Premature scaling: Premature scaling refers to the process of expanding a startup's operations, resources, or market presence before it has achieved product-market fit or established a sustainable business model. This often leads to inefficiencies and failure, as the startup may not yet have validated its core assumptions or built a solid customer base, making it difficult to sustain growth and maintain quality.
Product-market fit: Product-market fit is the stage in the development of a startup where a product successfully meets the needs of a specific market segment, resulting in sustainable growth and customer satisfaction. Achieving this fit involves understanding customer needs, refining the value proposition, and ensuring the product solves real problems for its users.

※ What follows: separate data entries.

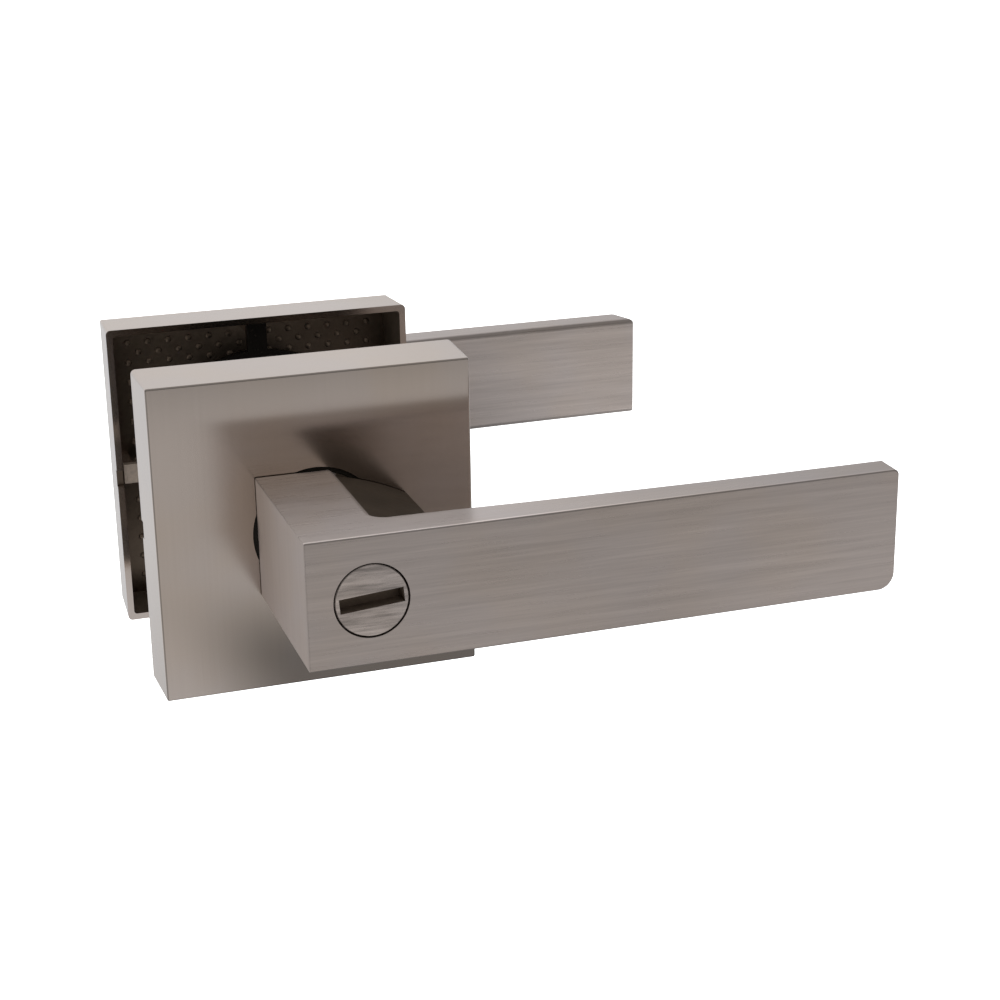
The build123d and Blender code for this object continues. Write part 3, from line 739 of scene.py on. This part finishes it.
def sky():
    """Soft light from all round: bright and cool behind, dim in front at eye level and overhead.
    Only a lever turned down below the mirrored floor sees the part below the horizon."""
    world = bpy.data.worlds.new("studio")
    scene.world = world
    world.use_nodes = True
    g = Graph(world.node_tree)
    x, y, z = g.split(g.add("TexCoord").outputs["Generated"])
    front_level = g.span(z, *FRONT_RISE, SKY_FRONT_LOW, SKY_FRONT_HIGH, smooth=True)
    behind = g.span(y, *BEHIND_START, smooth=True)
    to_right = g.span(x, *RIGHT_TURN, 1.0, SKY_RIGHT_SHARE, smooth=True)
    level = g.math("ADD", g.math("MULTIPLY", behind, g.math("MULTIPLY", to_right, SKY_BACK)),
                   g.math("MULTIPLY", g.math("SUBTRACT", 1.0, behind), front_level))
    overhead = g.span(z, *OVERHEAD_START, smooth=True)
    level = g.math("ADD", g.math("MULTIPLY", g.math("SUBTRACT", 1.0, overhead), level),
                   g.math("MULTIPLY", overhead, SKY_TOP))
    below = g.span(z, *BELOW_END, 1.0, 0.0)
    level = g.math("ADD", g.math("MULTIPLY", g.math("SUBTRACT", 1.0, below), level),
                   g.math("MULTIPLY", below, SKY_BELOW))
    background = g.add("Background", Strength=level)
    g.feed(background.inputs["Color"], g.blend(behind, FRONT_TINT, BACK_TINT))
    output = g.add("OutputWorld")
    g.feed(output.inputs["Surface"], background.outputs[0])


SUN_STRENGTH = 2.0
SUN_WIDTH = math.radians(120)


def floor_light():
    """Very wide soft light from above that whitens the floor and stays out of the reflections."""
    light = bpy.data.lights.new("floor_light", "SUN")
    light.energy = SUN_STRENGTH
    light.angle = SUN_WIDTH
    lamp = bpy.data.objects.new("floor_light", light)
    lamp.location = (0.0, 0.0, 1.0)
    scene.collection.objects.link(lamp)
    lamp.visible_glossy = False


studio()
sky()
floor_light()

# Camera: 71 mm lens, in front of the outside half, to its left and above it, rolled by a degree
CAMERA_PLACE = Vector((-84.8, -403.4, 133.9)) * MM
CAMERA_YAW = math.radians(18.45)
CAMERA_PITCH = math.radians(-18.64)
CAMERA_ROLL = math.radians(-0.91)
CAMERA_LENS = 70.88
SENSOR_WIDTH = 36.0
CLIP_START = 0.01
CLIP_END = 50.0


def camera():
    data = bpy.data.cameras.new("camera")
    data.lens = CAMERA_LENS
    data.sensor_width = SENSOR_WIDTH
    data.clip_start = CLIP_START
    data.clip_end = CLIP_END
    eye = bpy.data.objects.new("camera", data)
    scene.collection.objects.link(eye)
    ahead = Vector((math.sin(CAMERA_YAW) * math.cos(CAMERA_PITCH),
                    math.cos(CAMERA_YAW) * math.cos(CAMERA_PITCH), math.sin(CAMERA_PITCH)))
    level = ahead.cross(Vector(Z_AXIS)).normalized()
    upright = level.cross(ahead)
    right = level * math.cos(CAMERA_ROLL) + upright * math.sin(CAMERA_ROLL)
    up = upright * math.cos(CAMERA_ROLL) - level * math.sin(CAMERA_ROLL)
    turn = Matrix((right, up, -ahead)).transposed()
    eye.matrix_world = Matrix.Translation(CAMERA_PLACE) @ turn.to_4x4()
    return eye


scene.camera = camera()
scene.view_settings.view_transform = "Standard"
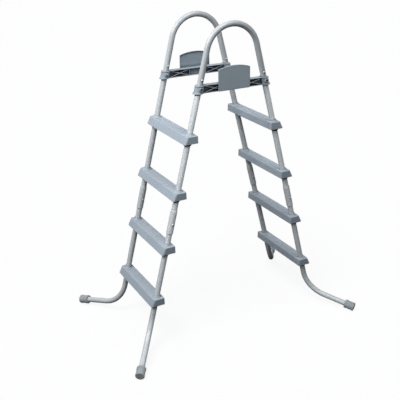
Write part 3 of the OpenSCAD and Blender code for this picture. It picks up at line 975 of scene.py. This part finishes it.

Team dynamics: Team dynamics refer to the psychological and behavioral processes that occur within a team, influencing how members interact, collaborate, and perform. These dynamics can greatly impact a team's effectiveness, including communication styles, conflict resolution, roles within the team, and the overall atmosphere. Understanding team dynamics helps in creating an organizational culture that fosters collaboration and innovation while also addressing common challenges that teams face.
Underestimating the competition: Underestimating the competition refers to the failure of entrepreneurs to accurately assess the capabilities, strengths, and strategies of their rivals in the market. This misjudgment can lead to poor decision-making, ineffective business strategies, and ultimately, business failure. Entrepreneurs who do not recognize their competitors' potential can be blindsided by unexpected challenges and may struggle to differentiate their products or services effectively.